With this mild December it may not be my last bike ride of the year, but I like to treat each one as if it is. So as I biked along today I wistfully murmured to myself "Lo, how long before I zip up this steep hill again while barely pedaling?"
Did I mention that it's an ebike?
Oh, good. I like to keep you informed.
On today's bike trip I didn't take any pictures though I had my camera. Getting off my bike, parking it, taking off my gloves, putting on my glasses, unwrapping my camera, taking the lens cap off, and aiming to shoot the beautiful, enormous woodpecker that just flew over my head and landed on the tree in front of me always seemed like a lot of trouble to go to, especially when there seemed to be a reasonable chance that the woodpecker would have died of old age by the time I was ready to photograph him.
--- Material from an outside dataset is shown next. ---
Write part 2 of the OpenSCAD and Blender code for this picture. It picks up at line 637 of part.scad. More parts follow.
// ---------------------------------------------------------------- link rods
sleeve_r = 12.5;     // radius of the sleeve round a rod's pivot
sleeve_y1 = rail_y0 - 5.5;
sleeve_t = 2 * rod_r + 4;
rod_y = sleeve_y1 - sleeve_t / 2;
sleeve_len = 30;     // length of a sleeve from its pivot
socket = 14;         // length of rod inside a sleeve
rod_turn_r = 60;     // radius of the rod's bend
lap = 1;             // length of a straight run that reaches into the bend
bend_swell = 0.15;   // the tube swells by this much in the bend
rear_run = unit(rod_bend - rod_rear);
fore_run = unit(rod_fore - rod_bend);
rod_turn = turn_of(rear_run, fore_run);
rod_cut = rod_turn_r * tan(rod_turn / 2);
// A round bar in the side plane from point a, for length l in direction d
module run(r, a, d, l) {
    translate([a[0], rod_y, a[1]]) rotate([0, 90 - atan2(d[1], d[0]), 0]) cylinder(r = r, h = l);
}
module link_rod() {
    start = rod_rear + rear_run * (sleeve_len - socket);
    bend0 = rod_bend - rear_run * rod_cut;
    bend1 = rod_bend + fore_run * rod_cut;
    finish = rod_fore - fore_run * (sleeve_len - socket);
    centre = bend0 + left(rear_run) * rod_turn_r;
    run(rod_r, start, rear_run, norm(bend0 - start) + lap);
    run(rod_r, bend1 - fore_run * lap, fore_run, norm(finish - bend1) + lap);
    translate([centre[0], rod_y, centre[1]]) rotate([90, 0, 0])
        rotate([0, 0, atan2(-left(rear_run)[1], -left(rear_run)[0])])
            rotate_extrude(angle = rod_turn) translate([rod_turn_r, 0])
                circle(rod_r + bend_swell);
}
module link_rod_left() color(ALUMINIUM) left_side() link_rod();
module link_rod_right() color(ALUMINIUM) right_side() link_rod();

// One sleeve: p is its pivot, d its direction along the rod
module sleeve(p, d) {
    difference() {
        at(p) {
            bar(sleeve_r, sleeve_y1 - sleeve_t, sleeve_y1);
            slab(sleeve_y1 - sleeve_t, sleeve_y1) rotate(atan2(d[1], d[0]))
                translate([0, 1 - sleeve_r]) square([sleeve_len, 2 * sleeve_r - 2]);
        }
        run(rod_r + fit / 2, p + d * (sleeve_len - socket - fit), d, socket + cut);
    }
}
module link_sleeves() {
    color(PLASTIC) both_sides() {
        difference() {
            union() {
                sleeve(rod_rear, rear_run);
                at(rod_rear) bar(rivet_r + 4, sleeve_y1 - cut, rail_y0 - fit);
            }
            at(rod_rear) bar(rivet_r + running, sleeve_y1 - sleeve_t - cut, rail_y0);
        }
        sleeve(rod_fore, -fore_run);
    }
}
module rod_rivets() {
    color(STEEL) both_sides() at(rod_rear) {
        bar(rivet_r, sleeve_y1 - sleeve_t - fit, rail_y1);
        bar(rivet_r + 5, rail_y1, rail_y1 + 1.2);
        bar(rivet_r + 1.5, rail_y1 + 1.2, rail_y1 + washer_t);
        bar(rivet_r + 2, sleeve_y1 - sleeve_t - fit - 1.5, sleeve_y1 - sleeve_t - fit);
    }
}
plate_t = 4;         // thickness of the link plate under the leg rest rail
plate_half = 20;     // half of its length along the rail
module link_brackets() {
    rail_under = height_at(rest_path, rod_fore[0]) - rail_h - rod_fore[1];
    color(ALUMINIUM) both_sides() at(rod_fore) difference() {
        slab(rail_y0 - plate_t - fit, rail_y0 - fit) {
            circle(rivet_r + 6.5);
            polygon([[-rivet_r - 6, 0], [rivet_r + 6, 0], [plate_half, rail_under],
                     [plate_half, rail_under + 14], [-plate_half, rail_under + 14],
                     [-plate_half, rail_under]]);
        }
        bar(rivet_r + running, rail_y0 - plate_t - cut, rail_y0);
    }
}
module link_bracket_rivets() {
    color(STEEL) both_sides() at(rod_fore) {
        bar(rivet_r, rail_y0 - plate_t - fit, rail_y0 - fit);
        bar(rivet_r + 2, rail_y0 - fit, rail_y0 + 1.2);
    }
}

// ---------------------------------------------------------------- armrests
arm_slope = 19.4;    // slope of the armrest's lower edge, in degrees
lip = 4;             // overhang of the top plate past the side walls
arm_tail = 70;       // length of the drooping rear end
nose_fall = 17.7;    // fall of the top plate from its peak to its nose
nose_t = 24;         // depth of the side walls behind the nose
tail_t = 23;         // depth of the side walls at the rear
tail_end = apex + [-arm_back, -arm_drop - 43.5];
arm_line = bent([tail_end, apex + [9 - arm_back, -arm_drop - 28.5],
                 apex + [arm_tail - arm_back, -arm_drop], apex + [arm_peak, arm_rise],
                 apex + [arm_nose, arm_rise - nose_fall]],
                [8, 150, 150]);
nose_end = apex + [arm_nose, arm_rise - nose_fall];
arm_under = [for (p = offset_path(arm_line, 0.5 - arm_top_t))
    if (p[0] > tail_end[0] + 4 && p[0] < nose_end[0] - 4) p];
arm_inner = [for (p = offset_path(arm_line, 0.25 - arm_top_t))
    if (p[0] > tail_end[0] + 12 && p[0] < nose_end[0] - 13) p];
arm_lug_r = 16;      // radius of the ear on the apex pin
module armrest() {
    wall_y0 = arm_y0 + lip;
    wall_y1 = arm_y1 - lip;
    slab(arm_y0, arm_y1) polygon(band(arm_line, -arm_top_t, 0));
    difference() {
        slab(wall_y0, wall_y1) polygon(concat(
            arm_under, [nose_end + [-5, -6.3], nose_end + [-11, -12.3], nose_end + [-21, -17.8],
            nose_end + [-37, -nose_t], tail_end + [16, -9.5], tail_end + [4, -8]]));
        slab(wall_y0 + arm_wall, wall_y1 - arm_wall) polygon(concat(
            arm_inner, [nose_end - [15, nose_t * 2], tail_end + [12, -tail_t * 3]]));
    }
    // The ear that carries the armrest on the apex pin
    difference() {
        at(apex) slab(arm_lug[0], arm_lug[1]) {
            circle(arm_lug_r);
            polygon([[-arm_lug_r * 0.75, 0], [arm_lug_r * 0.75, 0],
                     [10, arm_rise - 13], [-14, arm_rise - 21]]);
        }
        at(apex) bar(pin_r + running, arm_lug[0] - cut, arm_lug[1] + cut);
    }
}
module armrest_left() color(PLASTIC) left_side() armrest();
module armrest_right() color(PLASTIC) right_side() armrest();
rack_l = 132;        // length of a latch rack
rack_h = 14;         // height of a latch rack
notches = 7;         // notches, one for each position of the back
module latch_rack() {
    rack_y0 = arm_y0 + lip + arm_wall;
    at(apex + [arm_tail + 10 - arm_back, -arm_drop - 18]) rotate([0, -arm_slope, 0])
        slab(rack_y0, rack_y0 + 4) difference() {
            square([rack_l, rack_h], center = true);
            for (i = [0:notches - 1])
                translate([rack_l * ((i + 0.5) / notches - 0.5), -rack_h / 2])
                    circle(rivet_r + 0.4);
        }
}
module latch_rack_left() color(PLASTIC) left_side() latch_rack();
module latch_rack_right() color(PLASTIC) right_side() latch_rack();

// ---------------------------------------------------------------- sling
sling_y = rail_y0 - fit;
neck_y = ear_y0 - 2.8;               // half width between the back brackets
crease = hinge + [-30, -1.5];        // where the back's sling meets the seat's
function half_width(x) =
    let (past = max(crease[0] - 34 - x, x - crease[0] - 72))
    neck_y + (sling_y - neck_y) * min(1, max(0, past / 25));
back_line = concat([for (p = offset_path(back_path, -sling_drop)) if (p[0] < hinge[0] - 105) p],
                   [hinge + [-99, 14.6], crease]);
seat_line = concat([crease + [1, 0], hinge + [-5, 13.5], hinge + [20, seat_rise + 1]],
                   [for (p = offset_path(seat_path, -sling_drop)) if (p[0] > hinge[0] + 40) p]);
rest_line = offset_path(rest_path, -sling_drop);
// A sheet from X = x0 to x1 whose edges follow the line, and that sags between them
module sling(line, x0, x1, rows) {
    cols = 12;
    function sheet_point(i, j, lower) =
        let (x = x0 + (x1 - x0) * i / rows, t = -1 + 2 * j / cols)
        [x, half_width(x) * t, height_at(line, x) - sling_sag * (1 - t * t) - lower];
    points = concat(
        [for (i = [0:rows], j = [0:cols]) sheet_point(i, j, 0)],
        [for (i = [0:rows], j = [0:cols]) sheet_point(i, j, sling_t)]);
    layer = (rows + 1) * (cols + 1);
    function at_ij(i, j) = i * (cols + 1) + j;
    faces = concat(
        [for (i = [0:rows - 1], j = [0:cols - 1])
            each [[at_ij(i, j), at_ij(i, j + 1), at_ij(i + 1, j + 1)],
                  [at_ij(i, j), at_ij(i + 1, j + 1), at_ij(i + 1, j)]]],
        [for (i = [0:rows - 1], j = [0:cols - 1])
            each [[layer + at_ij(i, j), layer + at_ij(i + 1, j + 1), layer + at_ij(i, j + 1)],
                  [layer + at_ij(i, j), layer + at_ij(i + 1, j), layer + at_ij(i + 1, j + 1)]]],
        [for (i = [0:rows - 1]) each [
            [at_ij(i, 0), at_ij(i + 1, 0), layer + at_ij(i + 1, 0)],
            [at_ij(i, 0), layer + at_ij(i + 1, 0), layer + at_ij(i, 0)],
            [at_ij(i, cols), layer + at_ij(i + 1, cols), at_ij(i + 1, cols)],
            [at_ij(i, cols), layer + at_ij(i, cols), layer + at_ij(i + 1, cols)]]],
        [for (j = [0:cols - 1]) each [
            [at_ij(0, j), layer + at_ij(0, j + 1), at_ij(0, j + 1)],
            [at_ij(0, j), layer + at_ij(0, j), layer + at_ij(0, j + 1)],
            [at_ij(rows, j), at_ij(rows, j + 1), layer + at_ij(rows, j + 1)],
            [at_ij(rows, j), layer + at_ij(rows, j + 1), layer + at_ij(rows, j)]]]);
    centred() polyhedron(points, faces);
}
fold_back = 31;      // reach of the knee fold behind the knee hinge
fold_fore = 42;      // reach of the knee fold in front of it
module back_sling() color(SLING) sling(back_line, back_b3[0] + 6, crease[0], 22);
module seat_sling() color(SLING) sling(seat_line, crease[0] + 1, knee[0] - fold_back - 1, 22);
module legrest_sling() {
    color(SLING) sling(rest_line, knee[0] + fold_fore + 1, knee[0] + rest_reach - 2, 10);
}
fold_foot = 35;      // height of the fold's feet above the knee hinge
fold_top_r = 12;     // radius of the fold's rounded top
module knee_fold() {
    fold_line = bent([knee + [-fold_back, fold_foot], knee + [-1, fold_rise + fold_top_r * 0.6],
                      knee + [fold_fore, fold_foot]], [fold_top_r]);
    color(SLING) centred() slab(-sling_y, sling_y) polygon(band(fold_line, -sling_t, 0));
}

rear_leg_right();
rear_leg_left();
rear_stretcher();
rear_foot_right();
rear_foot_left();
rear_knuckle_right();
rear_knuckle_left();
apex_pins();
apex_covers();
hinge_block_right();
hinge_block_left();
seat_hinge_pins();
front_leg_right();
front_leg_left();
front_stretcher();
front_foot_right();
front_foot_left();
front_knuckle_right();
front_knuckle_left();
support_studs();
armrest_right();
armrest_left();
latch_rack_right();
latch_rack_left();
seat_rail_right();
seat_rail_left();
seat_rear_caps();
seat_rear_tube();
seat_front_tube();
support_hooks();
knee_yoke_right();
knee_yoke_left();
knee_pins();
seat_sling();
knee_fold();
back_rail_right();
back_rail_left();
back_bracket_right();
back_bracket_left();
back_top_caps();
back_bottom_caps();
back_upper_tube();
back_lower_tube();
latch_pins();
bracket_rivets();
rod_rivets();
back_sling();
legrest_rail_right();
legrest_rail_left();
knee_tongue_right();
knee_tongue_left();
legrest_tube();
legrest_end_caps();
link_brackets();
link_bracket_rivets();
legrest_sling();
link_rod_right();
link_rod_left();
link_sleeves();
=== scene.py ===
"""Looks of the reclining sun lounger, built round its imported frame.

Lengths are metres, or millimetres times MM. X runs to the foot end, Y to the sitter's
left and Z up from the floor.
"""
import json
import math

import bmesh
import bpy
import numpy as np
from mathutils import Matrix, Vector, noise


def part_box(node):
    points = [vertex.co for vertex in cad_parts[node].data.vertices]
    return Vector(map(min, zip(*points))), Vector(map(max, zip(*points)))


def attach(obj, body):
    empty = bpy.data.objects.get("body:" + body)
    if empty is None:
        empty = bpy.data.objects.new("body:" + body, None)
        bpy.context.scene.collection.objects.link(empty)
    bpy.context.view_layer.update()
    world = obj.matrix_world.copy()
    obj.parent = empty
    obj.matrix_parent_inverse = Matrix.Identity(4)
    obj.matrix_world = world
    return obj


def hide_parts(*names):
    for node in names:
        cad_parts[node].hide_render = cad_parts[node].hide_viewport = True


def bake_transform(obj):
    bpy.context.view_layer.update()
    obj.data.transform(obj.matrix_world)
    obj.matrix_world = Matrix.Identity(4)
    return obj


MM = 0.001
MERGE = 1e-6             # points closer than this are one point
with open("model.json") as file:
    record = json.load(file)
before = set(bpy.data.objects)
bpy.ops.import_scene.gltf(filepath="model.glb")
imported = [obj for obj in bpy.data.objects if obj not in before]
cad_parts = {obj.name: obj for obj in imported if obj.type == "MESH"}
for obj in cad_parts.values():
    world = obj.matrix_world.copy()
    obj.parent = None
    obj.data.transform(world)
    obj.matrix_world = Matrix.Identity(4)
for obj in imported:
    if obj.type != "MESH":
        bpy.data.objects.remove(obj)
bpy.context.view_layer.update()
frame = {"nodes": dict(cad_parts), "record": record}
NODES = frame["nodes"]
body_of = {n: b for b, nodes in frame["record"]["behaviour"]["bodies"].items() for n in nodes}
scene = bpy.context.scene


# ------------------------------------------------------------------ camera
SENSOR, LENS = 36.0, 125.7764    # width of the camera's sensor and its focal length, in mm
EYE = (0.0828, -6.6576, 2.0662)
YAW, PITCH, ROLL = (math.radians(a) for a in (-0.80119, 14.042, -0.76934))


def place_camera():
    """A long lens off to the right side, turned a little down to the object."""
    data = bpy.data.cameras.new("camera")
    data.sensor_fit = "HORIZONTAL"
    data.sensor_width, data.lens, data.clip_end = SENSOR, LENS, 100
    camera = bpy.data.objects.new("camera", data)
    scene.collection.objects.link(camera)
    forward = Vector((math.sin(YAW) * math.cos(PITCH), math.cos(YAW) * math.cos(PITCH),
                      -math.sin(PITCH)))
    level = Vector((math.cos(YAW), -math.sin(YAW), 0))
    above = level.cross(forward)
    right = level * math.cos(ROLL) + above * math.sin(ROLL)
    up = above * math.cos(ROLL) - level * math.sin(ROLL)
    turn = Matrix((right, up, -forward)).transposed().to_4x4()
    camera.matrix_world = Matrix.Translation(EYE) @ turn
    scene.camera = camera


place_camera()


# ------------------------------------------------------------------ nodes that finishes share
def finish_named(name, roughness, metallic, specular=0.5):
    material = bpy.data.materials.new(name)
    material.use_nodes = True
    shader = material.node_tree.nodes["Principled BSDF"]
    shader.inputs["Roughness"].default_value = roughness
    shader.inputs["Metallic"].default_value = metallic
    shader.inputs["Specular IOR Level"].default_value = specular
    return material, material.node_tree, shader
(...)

So I might have to come up with a more efficient biking and photography system.
Because it was a mild (for December) day, in the mid thirties, and a weekend, and almost entirely ice and snow free, the walking and biking paths were crowded. I got some good practice ringing my brass bell:
Sometimes people would scurry alarmedly out of the way like I'd just yelled "DEATH ON WHEELS COMING THROUGH!" And sometimes people would pay no attention whatsoever. So the bell needs a lot of practice. Although it's possible no skill with bell ringing will ever solve the vagaries of human behavior.
Because of the crowded paths I learned one more really nice thing about the joys of my ebike. On a regular bike it could be frustrating and irritating to be blocked off by pedestrians or obstacles or dogs or traffic because it meant losing momentum that one had to fight ones way back to. But on an ebike, because that effort is always optional, and so the same as any other effort, I didn't mind.
In short, my ebike has made me a calmer, more agreeable bike rider.